Source material:

.....

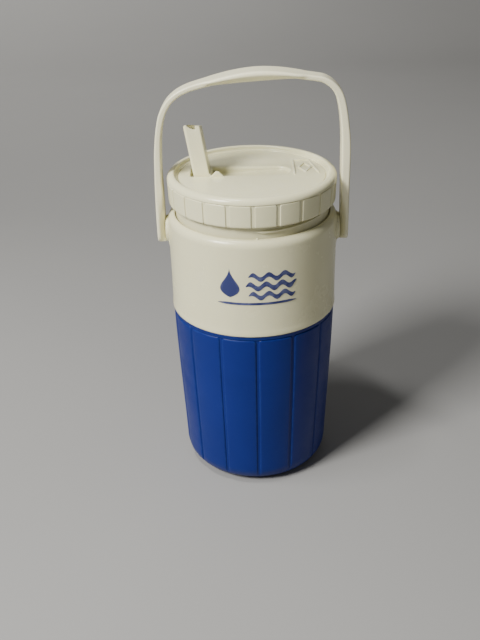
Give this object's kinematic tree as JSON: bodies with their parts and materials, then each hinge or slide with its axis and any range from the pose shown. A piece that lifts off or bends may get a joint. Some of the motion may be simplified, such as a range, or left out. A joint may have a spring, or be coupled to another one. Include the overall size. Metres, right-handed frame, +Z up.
{
  "type": "insulated drinks jug",
  "caption": "Foam-insulated drinks jug with a screw lid, flip-up spout and swinging carry handle.",
  "frame": {"origin": "centre of the base, on the plane it stands on", "axes": "+Z up along the body's axis, -Y towards the printed front, +X towards the folded spout's tip; the handle swings about a line along X"},
  "size_m": [0.156, 0.1386, 0.3474],
  "materials": {
    "blue_plastic": "satin moulded polyethylene",
    "white_plastic": "satin moulded polyethylene",
    "liner_plastic": "satin moulded polyethylene",
    "foam": "cast polyurethane foam",
    "seal_rubber": "soft silicone"
  },
  "bodies": {
    "jug": {"outer_shell": "blue_plastic", "upper_collar": "white_plastic", "body_liner": "liner_plastic", "body_insulation": "foam", "foam_fill_plug": "blue_plastic", "handle_pivot_stud_left": "white_plastic", "handle_pivot_stud_right": "white_plastic"},
    "gasket_ring": {"lid_gasket": "seal_rubber"},
    "lid": {"lid_cap": "white_plastic", "lid_liner": "white_plastic", "lid_insulation": "foam", "spout_seat_seal": "seal_rubber"},
    "spout": {"spout": "white_plastic"},
    "handle": {"handle": "white_plastic"}
  },
  "joints": [
    {"name": "lid_lift", "type": "slide", "parent": "jug", "child": "gasket_ring", "axis": [0, 0, 1], "range_m": [0, 0.00901]},
    {"name": "lid_turn", "type": "hinge", "parent": "gasket_ring", "child": "lid", "pos_m": [0, 0, 0.25], "axis": [0, 0, 1], "range_deg": [0, 180]},
    {"name": "spout_flip", "type": "hinge", "parent": "lid", "child": "spout", "pos_m": [-0.0362, 0.006, 0.2622], "axis": [0, 1, 0], "range_deg": [0, 96]},
    {"name": "handle_swing", "type": "hinge", "parent": "jug", "child": "handle", "pos_m": [0, 0, 0.2195], "axis": [1, 0, 0], "range_deg": [-135, 135]}
  ],
  "couplings": [
    {"joint": "lid_lift", "follows": "lid_turn", "m_per_rad": 0.0028648}
  ]
}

.....

Work to be completed: Output the full listing without altering anything.

Task result:
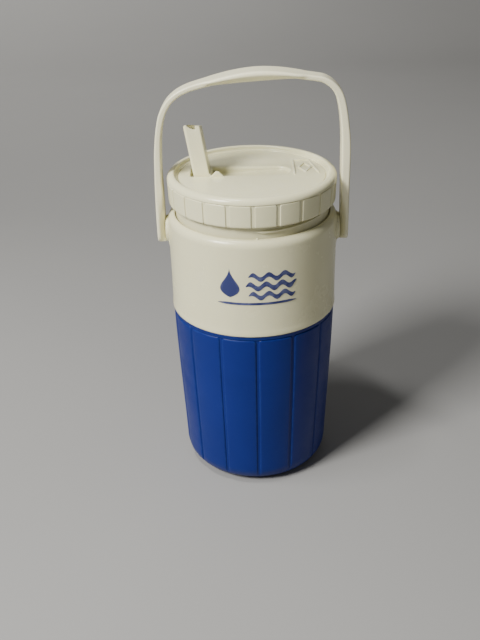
Give this object's kinematic tree as JSON: bodies with their parts and materials, then each hinge or slide with its axis and any range from the pose shown. A piece that lifts off or bends may get a joint. Some of the motion may be simplified, such as a range, or left out. A joint may have a spring, or be coupled to another one. Include the overall size. Metres, right-handed frame, +Z up.
{
  "type": "insulated drinks jug",
  "caption": "Foam-insulated drinks jug with a screw lid, flip-up spout and swinging carry handle.",
  "frame": {"origin": "centre of the base, on the plane it stands on", "axes": "+Z up along the body's axis, -Y towards the printed front, +X towards the folded spout's tip; the handle swings about a line along X"},
  "size_m": [0.156, 0.1386, 0.3474],
  "materials": {
    "blue_plastic": "satin moulded polyethylene",
    "white_plastic": "satin moulded polyethylene",
    "liner_plastic": "satin moulded polyethylene",
    "foam": "cast polyurethane foam",
    "seal_rubber": "soft silicone"
  },
  "bodies": {
    "jug": {"outer_shell": "blue_plastic", "upper_collar": "white_plastic", "body_liner": "liner_plastic", "body_insulation": "foam", "foam_fill_plug": "blue_plastic", "handle_pivot_stud_left": "white_plastic", "handle_pivot_stud_right": "white_plastic"},
    "gasket_ring": {"lid_gasket": "seal_rubber"},
    "lid": {"lid_cap": "white_plastic", "lid_liner": "white_plastic", "lid_insulation": "foam", "spout_seat_seal": "seal_rubber"},
    "spout": {"spout": "white_plastic"},
    "handle": {"handle": "white_plastic"}
  },
  "joints": [
    {"name": "lid_lift", "type": "slide", "parent": "jug", "child": "gasket_ring", "axis": [0, 0, 1], "range_m": [0, 0.00901]},
    {"name": "lid_turn", "type": "hinge", "parent": "gasket_ring", "child": "lid", "pos_m": [0, 0, 0.25], "axis": [0, 0, 1], "range_deg": [0, 180]},
    {"name": "spout_flip", "type": "hinge", "parent": "lid", "child": "spout", "pos_m": [-0.0362, 0.006, 0.2622], "axis": [0, 1, 0], "range_deg": [0, 96]},
    {"name": "handle_swing", "type": "hinge", "parent": "jug", "child": "handle", "pos_m": [0, 0, 0.2195], "axis": [1, 0, 0], "range_deg": [-135, 135]}
  ],
  "couplings": [
    {"joint": "lid_lift", "follows": "lid_turn", "m_per_rad": 0.0028648}
  ]
}